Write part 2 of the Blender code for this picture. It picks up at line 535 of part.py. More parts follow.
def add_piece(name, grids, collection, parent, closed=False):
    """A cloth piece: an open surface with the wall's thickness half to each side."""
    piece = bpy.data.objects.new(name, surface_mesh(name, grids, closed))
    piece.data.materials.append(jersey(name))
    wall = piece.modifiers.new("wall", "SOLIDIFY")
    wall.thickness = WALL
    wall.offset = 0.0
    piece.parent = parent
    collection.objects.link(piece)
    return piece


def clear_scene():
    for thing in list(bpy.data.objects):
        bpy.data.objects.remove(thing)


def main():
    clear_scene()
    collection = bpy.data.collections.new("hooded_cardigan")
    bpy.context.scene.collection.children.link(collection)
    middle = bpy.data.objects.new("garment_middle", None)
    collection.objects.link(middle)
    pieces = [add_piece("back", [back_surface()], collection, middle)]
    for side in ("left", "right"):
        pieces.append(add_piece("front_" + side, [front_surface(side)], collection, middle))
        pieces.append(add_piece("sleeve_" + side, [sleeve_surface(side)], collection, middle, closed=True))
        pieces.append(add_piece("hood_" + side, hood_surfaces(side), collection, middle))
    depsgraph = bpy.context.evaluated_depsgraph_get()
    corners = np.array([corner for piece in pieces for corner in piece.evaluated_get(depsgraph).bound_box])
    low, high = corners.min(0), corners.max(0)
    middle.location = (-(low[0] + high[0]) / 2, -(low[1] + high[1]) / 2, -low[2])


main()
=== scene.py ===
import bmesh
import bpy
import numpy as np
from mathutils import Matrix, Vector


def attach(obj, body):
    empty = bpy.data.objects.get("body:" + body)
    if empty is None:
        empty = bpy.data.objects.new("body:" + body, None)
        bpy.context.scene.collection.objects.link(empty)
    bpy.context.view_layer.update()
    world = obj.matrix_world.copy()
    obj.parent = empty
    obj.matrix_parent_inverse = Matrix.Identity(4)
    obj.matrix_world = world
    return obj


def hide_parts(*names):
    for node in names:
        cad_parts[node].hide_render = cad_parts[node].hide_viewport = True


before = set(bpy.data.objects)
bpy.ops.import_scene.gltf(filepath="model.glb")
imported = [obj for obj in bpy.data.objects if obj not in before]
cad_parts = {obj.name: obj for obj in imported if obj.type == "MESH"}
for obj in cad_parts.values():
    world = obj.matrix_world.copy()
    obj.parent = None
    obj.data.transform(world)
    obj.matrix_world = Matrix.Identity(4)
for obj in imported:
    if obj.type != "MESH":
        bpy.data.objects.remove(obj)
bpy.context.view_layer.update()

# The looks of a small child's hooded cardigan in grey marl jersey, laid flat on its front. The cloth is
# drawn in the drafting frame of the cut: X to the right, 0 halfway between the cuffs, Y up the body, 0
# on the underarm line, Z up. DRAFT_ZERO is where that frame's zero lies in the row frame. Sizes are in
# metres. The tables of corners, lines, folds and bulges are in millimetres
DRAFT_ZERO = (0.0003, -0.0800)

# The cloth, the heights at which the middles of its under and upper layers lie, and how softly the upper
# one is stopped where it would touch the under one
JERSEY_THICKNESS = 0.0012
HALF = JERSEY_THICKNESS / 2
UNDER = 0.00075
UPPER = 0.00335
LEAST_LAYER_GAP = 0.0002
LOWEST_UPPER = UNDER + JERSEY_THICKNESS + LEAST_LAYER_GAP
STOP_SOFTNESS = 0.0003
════
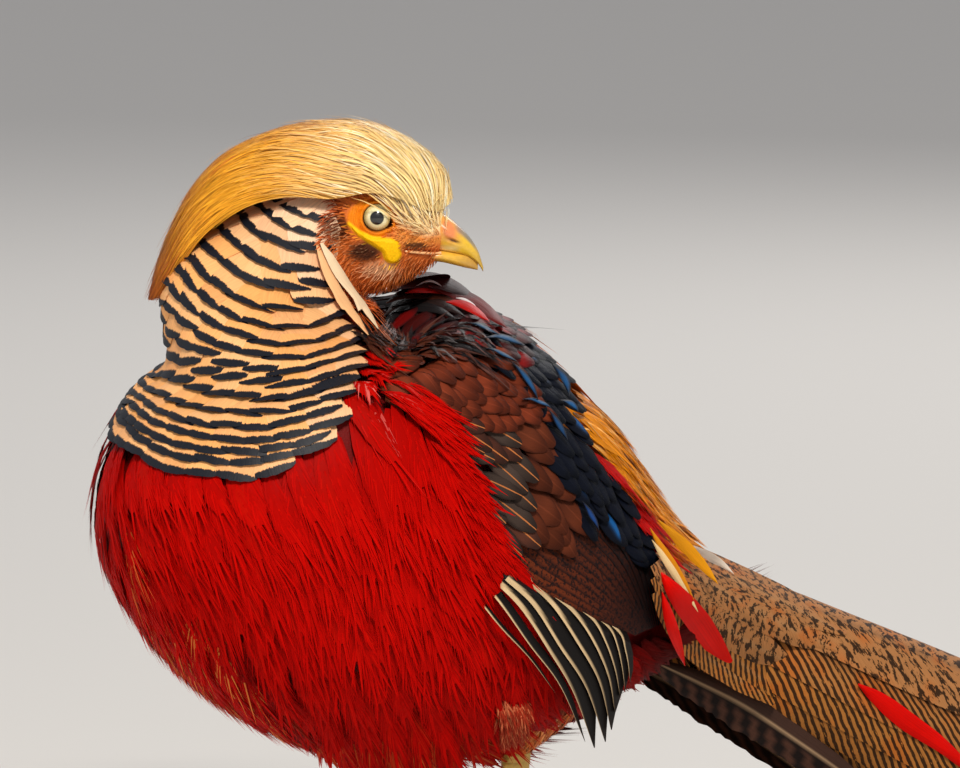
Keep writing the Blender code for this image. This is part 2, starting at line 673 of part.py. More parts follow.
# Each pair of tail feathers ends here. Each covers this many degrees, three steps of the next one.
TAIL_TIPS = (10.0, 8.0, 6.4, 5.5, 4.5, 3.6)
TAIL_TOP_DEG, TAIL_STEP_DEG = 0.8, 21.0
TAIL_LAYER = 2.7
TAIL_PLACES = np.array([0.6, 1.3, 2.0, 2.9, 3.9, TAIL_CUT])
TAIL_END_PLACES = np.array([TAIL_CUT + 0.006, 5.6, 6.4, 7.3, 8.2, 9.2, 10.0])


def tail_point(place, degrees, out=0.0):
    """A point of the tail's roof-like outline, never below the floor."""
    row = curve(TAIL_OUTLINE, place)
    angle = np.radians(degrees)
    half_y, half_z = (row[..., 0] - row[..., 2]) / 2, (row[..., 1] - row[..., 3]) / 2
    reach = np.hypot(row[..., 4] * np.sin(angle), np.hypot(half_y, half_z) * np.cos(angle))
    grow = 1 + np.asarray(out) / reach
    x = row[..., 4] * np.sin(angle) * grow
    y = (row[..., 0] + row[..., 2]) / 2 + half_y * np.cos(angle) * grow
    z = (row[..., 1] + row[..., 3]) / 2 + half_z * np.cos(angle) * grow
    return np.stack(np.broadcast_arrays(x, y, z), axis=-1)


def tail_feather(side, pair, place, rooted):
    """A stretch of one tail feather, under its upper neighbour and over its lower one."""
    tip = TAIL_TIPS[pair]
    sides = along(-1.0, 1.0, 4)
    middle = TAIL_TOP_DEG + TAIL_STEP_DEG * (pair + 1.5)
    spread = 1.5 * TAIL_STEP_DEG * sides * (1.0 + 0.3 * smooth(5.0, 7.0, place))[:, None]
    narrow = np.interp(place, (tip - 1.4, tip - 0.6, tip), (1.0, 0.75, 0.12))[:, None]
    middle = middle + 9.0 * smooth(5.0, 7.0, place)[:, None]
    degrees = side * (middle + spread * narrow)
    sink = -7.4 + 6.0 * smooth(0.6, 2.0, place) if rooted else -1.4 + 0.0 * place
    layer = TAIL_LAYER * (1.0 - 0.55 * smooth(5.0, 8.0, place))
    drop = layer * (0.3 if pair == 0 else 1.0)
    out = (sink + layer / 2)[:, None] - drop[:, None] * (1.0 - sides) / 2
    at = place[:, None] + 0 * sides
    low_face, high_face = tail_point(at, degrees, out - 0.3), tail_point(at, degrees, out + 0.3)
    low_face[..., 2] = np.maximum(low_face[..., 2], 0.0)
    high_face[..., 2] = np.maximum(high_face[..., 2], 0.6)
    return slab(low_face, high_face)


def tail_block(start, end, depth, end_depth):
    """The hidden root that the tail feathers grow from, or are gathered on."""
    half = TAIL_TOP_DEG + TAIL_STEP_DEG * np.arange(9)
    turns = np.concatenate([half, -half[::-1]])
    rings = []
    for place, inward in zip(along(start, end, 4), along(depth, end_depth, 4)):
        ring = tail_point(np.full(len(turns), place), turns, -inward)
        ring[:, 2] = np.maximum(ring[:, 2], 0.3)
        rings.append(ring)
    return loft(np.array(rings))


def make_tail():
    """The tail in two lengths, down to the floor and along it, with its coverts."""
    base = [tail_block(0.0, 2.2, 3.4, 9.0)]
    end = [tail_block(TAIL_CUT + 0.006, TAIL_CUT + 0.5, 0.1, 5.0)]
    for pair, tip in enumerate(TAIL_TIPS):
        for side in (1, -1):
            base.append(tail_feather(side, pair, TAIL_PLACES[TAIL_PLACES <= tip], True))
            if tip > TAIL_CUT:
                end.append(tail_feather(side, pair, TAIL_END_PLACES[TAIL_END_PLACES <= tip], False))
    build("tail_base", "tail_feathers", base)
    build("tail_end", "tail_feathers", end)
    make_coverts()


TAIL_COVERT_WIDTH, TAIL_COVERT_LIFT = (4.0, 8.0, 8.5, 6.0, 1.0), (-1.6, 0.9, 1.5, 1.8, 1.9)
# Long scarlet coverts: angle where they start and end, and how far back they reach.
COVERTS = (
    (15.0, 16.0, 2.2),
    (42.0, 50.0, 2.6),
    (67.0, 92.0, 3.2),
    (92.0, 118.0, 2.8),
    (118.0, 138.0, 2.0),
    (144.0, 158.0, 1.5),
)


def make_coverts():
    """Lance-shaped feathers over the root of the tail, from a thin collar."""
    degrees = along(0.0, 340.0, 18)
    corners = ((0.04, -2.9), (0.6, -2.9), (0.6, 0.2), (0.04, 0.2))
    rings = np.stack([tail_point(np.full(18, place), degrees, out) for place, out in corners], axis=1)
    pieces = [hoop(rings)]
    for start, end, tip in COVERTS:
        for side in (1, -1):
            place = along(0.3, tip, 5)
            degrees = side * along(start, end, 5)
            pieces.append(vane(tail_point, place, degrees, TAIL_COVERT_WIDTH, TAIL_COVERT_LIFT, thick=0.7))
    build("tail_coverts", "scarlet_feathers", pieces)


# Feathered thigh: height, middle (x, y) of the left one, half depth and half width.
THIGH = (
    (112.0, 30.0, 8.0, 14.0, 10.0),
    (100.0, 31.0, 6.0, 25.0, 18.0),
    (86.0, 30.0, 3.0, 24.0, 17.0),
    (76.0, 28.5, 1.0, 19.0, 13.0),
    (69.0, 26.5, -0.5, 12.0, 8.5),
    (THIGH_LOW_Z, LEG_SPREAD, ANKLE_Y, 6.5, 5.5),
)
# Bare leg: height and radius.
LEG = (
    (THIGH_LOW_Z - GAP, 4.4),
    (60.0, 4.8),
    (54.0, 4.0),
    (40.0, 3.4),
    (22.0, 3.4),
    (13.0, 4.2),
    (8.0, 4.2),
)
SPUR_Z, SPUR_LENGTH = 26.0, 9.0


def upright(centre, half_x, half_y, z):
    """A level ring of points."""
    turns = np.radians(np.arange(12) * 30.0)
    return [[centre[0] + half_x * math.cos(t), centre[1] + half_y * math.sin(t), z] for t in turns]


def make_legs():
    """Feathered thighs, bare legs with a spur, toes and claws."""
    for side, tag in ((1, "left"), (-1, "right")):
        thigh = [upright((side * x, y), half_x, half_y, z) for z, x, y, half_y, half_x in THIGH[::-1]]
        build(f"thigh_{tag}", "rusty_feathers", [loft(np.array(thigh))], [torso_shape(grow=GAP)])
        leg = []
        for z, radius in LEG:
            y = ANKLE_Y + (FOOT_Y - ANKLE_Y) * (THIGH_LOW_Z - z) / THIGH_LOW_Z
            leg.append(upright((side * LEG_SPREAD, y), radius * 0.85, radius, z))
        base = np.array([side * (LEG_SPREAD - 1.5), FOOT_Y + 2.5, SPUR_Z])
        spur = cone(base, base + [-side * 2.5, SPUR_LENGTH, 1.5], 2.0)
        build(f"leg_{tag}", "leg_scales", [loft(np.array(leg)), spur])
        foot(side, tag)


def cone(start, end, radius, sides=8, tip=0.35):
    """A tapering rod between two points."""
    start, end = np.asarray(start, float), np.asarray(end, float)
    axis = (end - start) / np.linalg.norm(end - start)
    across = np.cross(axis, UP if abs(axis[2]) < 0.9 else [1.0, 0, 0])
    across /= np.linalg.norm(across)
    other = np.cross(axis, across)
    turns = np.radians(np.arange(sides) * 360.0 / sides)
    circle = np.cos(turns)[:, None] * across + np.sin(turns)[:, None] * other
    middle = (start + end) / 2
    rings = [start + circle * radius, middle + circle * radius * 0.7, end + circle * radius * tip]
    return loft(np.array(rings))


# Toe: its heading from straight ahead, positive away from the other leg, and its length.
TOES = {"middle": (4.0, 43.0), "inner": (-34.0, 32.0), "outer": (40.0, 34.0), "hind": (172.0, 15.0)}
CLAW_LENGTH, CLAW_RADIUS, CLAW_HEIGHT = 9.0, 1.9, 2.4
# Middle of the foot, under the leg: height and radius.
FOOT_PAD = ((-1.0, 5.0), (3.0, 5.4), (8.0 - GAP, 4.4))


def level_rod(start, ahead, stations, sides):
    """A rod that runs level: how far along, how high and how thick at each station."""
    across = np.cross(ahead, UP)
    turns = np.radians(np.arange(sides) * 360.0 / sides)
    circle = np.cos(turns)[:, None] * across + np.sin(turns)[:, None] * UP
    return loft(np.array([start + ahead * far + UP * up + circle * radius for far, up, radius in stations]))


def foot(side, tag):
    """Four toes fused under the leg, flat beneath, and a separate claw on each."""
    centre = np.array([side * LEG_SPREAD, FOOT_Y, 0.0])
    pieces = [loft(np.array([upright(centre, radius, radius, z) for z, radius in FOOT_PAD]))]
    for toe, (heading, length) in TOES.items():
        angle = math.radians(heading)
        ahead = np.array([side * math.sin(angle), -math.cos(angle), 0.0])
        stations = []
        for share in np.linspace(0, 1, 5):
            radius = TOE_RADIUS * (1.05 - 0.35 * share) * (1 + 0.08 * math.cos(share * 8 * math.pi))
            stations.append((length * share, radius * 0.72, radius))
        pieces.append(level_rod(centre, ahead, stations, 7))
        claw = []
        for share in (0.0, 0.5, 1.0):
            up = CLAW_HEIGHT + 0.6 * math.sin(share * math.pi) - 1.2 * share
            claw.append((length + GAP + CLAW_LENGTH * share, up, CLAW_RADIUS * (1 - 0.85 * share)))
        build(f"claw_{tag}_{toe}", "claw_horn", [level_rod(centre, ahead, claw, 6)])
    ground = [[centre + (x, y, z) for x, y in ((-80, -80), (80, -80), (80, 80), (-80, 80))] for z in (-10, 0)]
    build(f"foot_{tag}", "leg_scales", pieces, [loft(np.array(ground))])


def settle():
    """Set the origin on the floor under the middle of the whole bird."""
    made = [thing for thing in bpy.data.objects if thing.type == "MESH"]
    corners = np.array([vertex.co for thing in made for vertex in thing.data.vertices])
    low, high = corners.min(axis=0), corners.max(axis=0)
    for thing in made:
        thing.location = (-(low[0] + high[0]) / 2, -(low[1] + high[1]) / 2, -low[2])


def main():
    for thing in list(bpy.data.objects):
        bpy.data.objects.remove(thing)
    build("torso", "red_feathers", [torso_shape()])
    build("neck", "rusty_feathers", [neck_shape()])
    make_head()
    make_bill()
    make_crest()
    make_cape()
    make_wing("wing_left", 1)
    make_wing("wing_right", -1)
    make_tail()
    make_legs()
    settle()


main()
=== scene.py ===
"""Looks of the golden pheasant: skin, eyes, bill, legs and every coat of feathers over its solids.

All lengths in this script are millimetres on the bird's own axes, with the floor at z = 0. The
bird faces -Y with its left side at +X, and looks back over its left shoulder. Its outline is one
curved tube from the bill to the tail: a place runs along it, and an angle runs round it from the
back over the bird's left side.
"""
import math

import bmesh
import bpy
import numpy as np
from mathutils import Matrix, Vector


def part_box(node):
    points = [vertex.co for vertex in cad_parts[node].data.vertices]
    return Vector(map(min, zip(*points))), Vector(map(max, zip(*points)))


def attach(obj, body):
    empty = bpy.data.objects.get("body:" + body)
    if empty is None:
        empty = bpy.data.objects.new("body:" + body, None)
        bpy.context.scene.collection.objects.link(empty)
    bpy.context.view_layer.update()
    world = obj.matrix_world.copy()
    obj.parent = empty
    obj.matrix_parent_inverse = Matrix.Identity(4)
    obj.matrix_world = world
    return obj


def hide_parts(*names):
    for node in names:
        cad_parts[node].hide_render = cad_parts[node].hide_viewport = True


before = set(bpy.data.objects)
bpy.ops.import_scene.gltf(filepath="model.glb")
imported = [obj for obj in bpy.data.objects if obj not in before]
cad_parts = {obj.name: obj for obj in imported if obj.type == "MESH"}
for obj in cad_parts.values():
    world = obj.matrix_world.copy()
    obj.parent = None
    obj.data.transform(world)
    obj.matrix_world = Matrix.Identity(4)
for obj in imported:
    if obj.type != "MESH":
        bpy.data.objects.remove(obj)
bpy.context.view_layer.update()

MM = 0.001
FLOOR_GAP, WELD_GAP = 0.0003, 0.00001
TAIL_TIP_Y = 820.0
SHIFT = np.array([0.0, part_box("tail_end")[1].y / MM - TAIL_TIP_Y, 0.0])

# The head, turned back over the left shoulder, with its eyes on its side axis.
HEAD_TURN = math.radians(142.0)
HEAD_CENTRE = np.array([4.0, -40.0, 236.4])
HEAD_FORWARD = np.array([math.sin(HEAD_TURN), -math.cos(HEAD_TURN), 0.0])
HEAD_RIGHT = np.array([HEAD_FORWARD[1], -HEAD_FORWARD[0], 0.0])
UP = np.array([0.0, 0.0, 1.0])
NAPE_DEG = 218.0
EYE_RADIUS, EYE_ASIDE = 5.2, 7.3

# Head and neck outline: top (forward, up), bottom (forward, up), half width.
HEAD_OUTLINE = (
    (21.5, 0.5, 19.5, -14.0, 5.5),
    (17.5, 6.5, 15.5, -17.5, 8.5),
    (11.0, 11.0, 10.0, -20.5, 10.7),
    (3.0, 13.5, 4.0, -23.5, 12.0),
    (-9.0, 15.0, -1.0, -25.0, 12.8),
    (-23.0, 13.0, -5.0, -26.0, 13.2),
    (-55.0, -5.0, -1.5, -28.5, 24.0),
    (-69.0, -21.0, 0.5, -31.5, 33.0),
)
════
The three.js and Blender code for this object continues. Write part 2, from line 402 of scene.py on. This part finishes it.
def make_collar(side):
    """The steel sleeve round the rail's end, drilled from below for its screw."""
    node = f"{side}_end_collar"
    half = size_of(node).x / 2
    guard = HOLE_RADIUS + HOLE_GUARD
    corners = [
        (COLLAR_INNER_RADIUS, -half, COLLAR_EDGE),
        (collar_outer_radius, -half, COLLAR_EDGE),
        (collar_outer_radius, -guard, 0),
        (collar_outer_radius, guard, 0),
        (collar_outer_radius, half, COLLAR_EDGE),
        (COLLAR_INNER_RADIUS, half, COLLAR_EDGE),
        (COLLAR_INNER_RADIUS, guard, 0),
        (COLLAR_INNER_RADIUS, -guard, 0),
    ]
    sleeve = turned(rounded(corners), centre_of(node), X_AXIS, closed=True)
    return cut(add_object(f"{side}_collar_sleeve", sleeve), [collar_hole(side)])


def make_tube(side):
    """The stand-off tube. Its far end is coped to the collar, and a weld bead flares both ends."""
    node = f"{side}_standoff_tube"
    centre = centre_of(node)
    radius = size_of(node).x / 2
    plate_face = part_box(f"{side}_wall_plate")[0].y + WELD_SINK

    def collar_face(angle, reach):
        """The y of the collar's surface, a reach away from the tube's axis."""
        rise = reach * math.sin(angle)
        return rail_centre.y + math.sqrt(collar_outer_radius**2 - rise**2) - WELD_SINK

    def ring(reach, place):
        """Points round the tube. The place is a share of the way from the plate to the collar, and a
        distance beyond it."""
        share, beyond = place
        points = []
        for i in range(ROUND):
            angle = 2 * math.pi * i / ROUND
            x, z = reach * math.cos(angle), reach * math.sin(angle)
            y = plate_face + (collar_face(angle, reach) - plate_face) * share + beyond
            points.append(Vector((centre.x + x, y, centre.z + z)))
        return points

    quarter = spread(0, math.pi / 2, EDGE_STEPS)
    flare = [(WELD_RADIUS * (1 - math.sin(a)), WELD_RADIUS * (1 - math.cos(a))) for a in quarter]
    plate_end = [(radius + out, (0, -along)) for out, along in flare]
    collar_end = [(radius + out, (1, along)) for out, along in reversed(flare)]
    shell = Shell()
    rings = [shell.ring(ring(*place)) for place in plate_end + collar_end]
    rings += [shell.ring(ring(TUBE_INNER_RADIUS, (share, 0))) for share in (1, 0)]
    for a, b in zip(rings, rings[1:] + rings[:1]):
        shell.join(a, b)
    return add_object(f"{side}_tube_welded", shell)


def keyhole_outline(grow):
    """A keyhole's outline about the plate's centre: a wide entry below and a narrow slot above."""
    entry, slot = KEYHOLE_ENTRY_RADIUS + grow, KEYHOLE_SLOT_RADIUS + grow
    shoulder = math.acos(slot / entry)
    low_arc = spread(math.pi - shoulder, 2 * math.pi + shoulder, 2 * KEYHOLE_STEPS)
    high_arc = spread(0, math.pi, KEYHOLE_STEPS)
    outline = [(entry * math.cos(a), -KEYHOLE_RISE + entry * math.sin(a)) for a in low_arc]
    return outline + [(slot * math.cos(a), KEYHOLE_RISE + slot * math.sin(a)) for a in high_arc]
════
Exercise objective
Repeat, exactly as they stand above, the lines from the line with "Keep writing the" to the line with "return np.stack(np.broadcast_arrays(x, y, z), axis=-1)", both lines included.

Expected answer
Keep writing the Blender code for this image. This is part 2, starting at line 673 of part.py. More parts follow.
# Each pair of tail feathers ends here. Each covers this many degrees, three steps of the next one.
TAIL_TIPS = (10.0, 8.0, 6.4, 5.5, 4.5, 3.6)
TAIL_TOP_DEG, TAIL_STEP_DEG = 0.8, 21.0
TAIL_LAYER = 2.7
TAIL_PLACES = np.array([0.6, 1.3, 2.0, 2.9, 3.9, TAIL_CUT])
TAIL_END_PLACES = np.array([TAIL_CUT + 0.006, 5.6, 6.4, 7.3, 8.2, 9.2, 10.0])


def tail_point(place, degrees, out=0.0):
    """A point of the tail's roof-like outline, never below the floor."""
    row = curve(TAIL_OUTLINE, place)
    angle = np.radians(degrees)
    half_y, half_z = (row[..., 0] - row[..., 2]) / 2, (row[..., 1] - row[..., 3]) / 2
    reach = np.hypot(row[..., 4] * np.sin(angle), np.hypot(half_y, half_z) * np.cos(angle))
    grow = 1 + np.asarray(out) / reach
    x = row[..., 4] * np.sin(angle) * grow
    y = (row[..., 0] + row[..., 2]) / 2 + half_y * np.cos(angle) * grow
    z = (row[..., 1] + row[..., 3]) / 2 + half_z * np.cos(angle) * grow
    return np.stack(np.broadcast_arrays(x, y, z), axis=-1)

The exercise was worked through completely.